# Start of Provided material

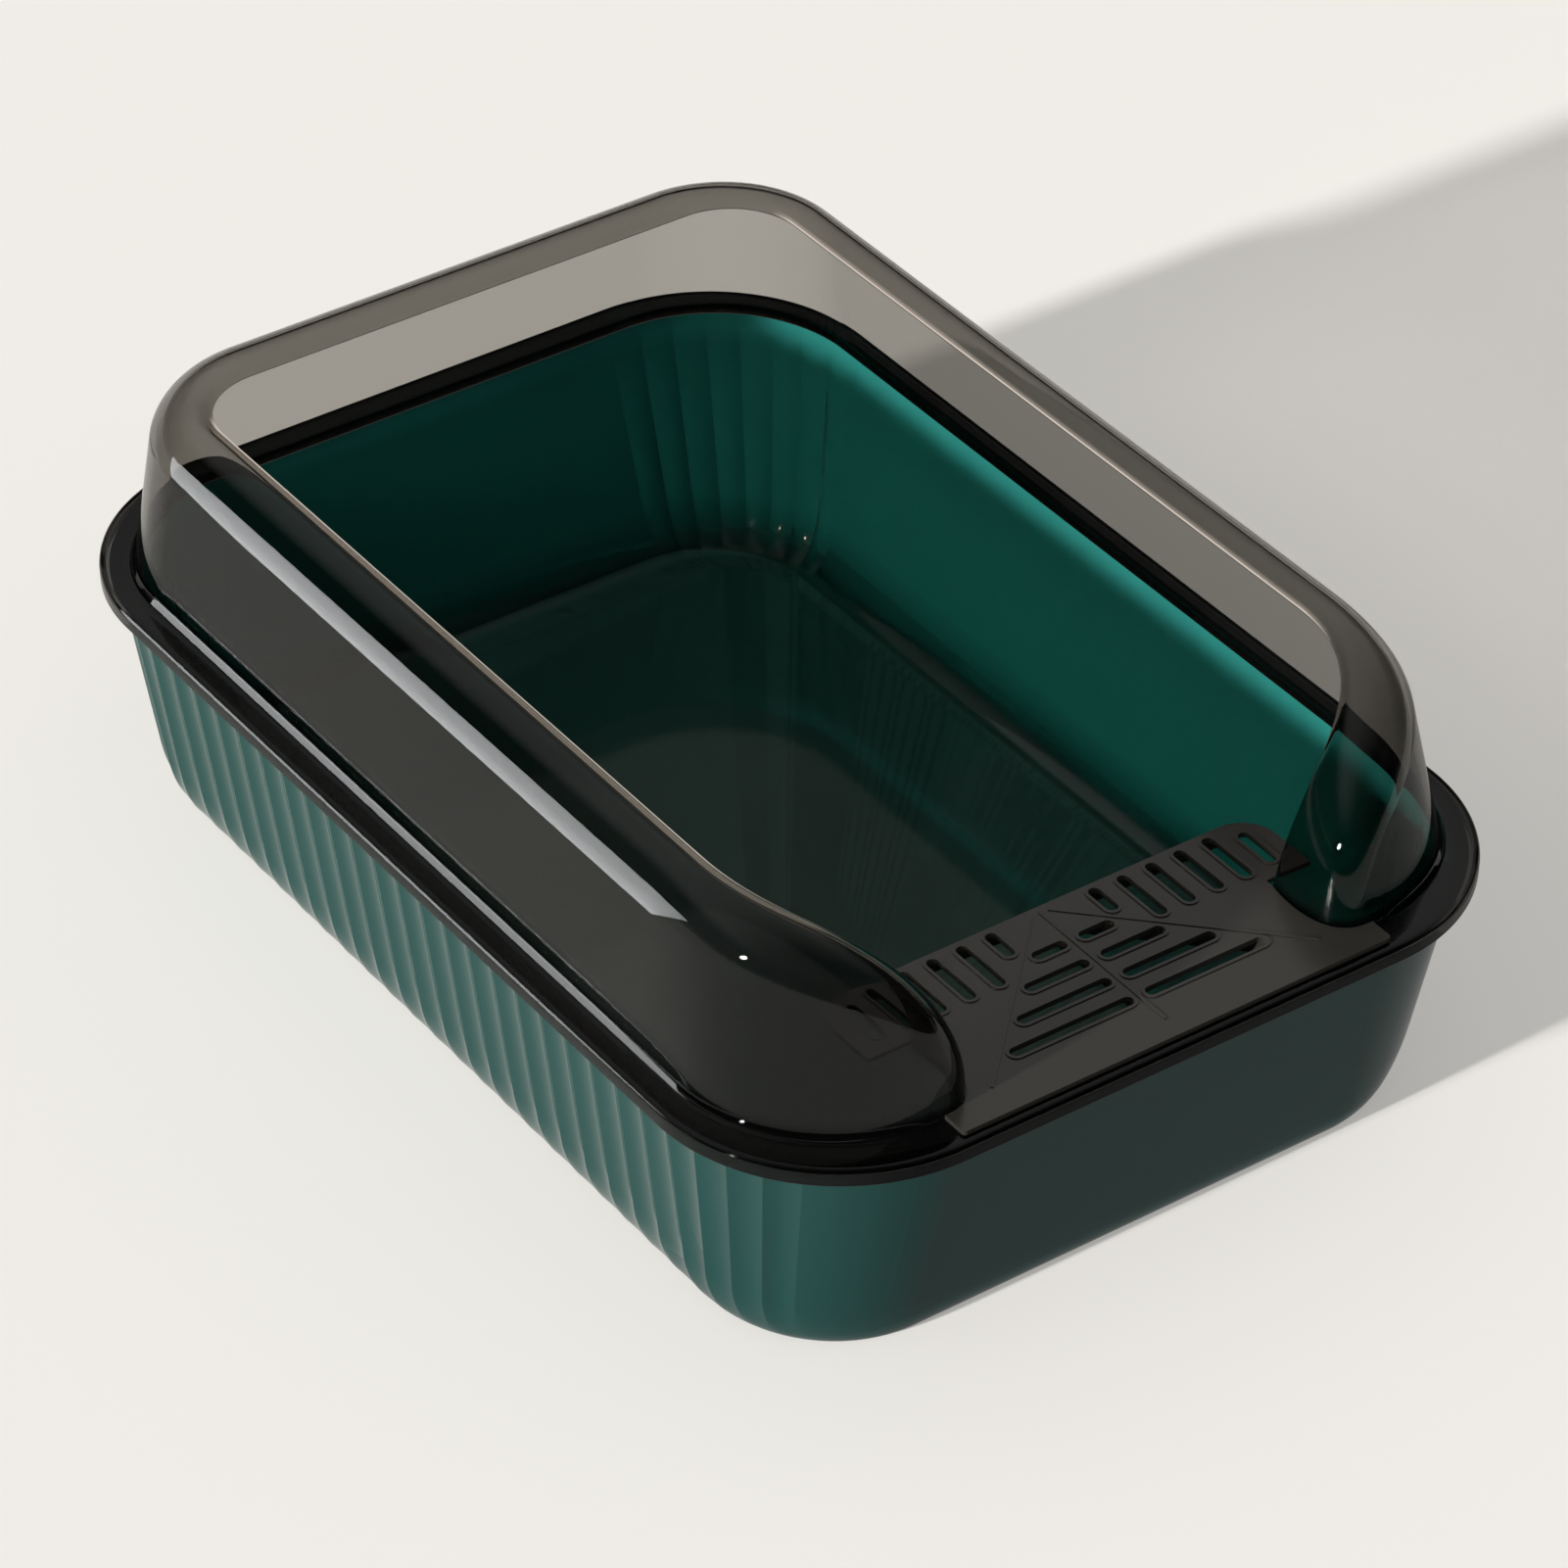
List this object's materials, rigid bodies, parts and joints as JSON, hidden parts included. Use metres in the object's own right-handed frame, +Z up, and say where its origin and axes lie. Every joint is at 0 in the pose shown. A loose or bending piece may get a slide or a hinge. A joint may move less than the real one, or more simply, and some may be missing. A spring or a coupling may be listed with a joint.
{
  "type": "litter tray",
  "caption": "Open litter tray: fluted pan with rounded corners, rolled splash guard on its rim that sweeps down to a low entry, and a slotted step across the entry.",
  "frame": {"origin": "centre of the bounding box in plan, on the floor", "axes": "+Z up, +Y along the tray from the entry to the rear wall, +X to the right seen from the entry"},
  "size_m": [0.351, 0.52, 0.1845],
  "materials": {
    "tinted_pan": "translucent dark green gloss plastic",
    "smoke_guard": "clear smoke-grey gloss plastic",
    "step_plastic": "satin grey-brown plastic"
  },
  "bodies": {
    "base_pan": {"base_pan": "tinted_pan"},
    "splash_guard": {"splash_guard": "smoke_guard"},
    "entry_grille": {"entry_grille": "step_plastic"}
  },
  "joints": [
    {"name": "guard_lift", "type": "slide", "parent": "base_pan", "child": "splash_guard", "axis": [0, 0, 1], "range_m": [0, 0.12]},
    {"name": "step_lift", "type": "slide", "parent": "splash_guard", "child": "entry_grille", "axis": [0, 0, 1], "range_m": [0, 0.1]}
  ]
}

# End of Provided material

◆ Exercise brief
Work out the count of lines containing the word "bodies", then write only that count.

◆ Correct response
2